▶ **Data extracted from a collection**
====

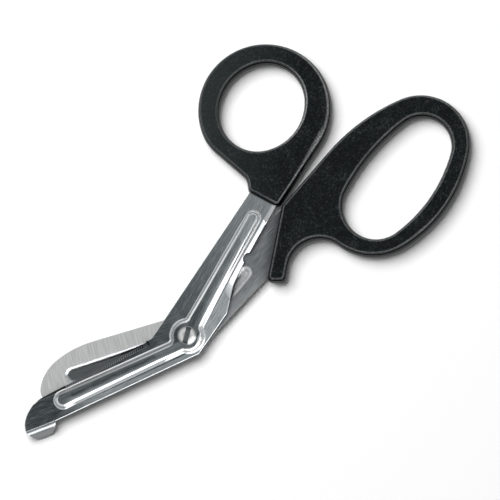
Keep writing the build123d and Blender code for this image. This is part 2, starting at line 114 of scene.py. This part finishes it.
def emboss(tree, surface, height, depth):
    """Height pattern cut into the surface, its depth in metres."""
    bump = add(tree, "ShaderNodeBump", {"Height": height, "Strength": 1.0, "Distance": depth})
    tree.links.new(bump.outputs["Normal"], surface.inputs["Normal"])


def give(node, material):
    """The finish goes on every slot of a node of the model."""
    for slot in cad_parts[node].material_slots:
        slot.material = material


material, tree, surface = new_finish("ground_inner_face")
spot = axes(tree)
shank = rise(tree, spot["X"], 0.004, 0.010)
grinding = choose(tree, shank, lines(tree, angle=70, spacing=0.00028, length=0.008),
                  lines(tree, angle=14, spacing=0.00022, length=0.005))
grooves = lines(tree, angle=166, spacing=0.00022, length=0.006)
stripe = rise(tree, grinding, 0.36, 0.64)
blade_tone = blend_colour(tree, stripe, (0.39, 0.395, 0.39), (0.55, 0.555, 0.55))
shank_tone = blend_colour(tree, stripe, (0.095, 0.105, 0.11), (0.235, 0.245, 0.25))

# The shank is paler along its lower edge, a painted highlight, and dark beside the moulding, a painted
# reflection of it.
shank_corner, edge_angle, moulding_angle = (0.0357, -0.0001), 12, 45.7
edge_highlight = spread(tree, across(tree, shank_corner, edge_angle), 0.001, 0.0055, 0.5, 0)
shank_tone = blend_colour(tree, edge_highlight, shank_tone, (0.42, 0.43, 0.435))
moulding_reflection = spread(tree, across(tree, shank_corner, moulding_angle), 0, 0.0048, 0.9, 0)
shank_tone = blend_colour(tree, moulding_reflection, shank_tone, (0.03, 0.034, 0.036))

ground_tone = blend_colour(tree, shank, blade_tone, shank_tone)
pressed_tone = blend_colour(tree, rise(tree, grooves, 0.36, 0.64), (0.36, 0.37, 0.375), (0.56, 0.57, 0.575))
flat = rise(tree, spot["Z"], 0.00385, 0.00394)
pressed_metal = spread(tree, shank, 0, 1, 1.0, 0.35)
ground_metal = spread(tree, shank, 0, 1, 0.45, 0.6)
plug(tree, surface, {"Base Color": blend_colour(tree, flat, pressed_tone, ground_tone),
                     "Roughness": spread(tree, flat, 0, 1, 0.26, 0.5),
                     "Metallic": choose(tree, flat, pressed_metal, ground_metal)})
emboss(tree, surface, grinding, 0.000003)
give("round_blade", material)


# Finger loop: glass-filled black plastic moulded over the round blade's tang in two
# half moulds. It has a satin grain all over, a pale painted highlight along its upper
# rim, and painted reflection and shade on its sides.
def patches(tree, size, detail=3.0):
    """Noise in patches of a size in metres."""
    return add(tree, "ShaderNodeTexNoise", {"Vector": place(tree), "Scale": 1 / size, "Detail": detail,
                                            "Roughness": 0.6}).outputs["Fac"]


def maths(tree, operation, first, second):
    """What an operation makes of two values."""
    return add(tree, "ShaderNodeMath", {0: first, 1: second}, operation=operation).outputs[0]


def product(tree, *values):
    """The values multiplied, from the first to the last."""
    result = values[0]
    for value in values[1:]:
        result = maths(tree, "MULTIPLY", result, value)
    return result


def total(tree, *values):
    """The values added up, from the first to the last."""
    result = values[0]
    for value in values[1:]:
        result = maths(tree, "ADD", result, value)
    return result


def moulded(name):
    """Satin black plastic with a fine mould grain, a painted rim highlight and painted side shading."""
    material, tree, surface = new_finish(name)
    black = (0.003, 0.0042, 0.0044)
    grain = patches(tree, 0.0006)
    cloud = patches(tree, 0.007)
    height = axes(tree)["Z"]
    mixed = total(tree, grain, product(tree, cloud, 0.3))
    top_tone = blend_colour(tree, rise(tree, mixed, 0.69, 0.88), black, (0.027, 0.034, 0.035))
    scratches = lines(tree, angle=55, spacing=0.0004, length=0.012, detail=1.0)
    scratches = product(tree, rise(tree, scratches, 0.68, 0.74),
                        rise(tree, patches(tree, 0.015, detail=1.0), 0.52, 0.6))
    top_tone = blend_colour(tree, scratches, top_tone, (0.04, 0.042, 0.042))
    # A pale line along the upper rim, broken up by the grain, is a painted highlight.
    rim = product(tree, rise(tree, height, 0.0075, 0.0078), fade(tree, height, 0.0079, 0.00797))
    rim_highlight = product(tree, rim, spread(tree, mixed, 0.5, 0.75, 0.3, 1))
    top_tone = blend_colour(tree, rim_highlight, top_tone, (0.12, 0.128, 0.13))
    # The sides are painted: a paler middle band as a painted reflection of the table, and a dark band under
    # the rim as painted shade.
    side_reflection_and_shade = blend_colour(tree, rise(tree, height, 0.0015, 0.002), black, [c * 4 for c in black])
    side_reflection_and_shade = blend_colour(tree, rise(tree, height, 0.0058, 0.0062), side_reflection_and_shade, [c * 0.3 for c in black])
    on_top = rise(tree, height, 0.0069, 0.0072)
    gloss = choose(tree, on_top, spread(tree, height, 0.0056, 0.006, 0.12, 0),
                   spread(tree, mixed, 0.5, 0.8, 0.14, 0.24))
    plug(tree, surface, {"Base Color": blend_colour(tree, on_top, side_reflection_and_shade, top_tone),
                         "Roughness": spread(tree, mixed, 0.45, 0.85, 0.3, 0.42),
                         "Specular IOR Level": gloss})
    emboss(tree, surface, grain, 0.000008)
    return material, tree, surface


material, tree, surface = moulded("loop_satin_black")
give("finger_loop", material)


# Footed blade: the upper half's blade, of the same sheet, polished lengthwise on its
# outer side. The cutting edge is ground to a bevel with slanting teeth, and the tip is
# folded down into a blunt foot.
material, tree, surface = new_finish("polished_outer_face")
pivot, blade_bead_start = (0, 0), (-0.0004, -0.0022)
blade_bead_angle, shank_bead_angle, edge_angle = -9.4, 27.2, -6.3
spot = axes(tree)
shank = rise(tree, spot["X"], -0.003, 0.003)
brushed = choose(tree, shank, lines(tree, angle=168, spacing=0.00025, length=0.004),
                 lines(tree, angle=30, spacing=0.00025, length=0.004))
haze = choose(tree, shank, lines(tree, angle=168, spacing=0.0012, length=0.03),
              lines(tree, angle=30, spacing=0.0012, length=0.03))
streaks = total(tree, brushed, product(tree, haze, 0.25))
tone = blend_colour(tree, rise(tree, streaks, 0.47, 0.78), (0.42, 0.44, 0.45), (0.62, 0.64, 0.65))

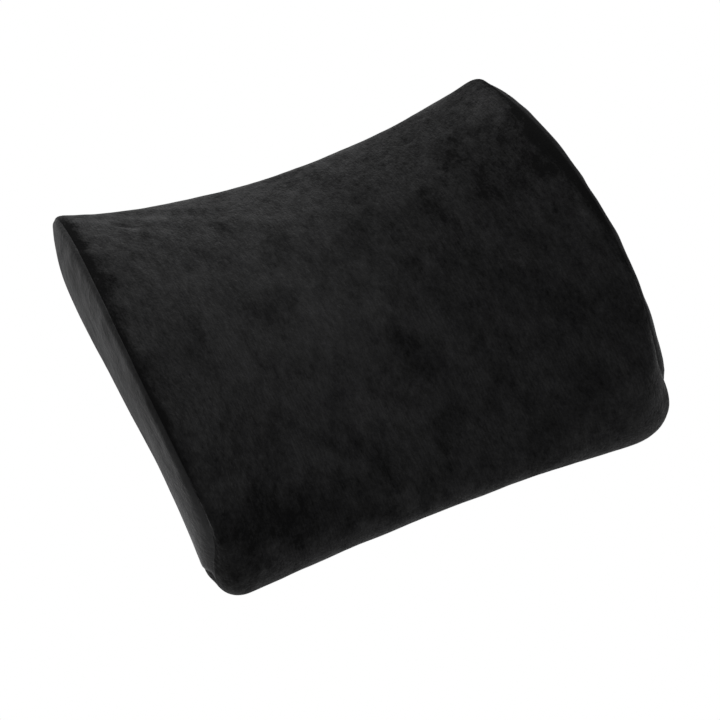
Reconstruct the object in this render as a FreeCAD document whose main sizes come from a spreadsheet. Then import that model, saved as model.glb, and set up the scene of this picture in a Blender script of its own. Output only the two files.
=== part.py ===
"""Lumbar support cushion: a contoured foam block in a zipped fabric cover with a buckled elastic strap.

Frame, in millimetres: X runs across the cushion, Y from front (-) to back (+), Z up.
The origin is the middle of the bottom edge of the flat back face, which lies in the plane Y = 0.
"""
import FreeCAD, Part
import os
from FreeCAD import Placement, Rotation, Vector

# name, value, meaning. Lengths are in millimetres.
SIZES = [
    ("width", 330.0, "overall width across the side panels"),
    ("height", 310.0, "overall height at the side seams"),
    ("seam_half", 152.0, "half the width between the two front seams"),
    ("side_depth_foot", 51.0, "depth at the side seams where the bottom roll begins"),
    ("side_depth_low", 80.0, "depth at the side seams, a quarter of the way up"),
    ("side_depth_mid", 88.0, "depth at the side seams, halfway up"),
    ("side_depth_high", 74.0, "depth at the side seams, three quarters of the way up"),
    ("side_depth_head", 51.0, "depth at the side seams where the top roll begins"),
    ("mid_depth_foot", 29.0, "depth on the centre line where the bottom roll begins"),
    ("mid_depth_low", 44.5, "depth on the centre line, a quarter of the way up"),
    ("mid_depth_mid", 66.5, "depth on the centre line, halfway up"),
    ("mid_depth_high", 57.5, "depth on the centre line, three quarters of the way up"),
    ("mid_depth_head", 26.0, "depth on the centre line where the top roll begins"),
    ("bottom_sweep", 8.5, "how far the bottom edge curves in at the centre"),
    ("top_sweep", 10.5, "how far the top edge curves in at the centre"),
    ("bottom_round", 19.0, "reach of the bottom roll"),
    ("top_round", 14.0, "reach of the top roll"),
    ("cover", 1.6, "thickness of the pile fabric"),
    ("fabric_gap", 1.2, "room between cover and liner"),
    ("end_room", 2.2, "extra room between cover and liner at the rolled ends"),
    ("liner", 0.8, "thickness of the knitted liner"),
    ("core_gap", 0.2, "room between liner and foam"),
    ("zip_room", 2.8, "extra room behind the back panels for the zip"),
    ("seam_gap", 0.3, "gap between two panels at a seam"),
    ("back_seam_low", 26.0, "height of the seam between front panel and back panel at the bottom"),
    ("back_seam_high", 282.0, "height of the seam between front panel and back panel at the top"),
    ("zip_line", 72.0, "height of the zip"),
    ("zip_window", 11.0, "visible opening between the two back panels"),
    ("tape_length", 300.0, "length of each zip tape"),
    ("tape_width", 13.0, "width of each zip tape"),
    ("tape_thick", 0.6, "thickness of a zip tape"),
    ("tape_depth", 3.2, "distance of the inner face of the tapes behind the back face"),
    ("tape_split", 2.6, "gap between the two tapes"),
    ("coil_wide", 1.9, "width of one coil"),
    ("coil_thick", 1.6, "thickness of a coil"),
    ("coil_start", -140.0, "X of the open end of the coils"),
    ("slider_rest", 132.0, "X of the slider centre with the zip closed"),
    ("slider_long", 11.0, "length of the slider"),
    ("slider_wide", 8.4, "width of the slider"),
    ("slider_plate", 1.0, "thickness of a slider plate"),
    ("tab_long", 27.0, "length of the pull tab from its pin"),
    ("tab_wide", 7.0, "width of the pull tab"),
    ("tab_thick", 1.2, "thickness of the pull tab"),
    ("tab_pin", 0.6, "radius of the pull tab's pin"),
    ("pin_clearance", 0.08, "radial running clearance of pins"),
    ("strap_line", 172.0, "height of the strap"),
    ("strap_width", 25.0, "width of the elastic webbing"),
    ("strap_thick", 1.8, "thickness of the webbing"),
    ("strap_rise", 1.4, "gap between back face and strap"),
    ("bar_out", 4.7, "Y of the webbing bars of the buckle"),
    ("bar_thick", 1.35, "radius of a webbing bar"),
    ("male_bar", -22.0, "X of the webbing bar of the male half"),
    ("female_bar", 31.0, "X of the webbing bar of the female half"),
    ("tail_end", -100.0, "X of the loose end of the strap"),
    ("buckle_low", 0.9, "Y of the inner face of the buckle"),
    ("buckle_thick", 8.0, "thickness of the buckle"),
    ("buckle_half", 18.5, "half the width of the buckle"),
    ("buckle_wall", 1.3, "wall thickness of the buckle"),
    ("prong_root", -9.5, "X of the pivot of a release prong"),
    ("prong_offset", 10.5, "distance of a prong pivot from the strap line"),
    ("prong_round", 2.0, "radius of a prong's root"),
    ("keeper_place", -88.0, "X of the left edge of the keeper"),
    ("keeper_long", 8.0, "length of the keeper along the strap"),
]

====

▶ **Written instruction**
Reproduce the lines exactly, from the line that contains "Reconstruct the object" through the line that contains "from FreeCAD import", and nothing more.

▶ **Response to the task**
Reconstruct the object in this render as a FreeCAD document whose main sizes come from a spreadsheet. Then import that model, saved as model.glb, and set up the scene of this picture in a Blender script of its own. Output only the two files.
=== part.py ===
"""Lumbar support cushion: a contoured foam block in a zipped fabric cover with a buckled elastic strap.

Frame, in millimetres: X runs across the cushion, Y from front (-) to back (+), Z up.
The origin is the middle of the bottom edge of the flat back face, which lies in the plane Y = 0.
"""
import FreeCAD, Part
import os
from FreeCAD import Placement, Rotation, Vector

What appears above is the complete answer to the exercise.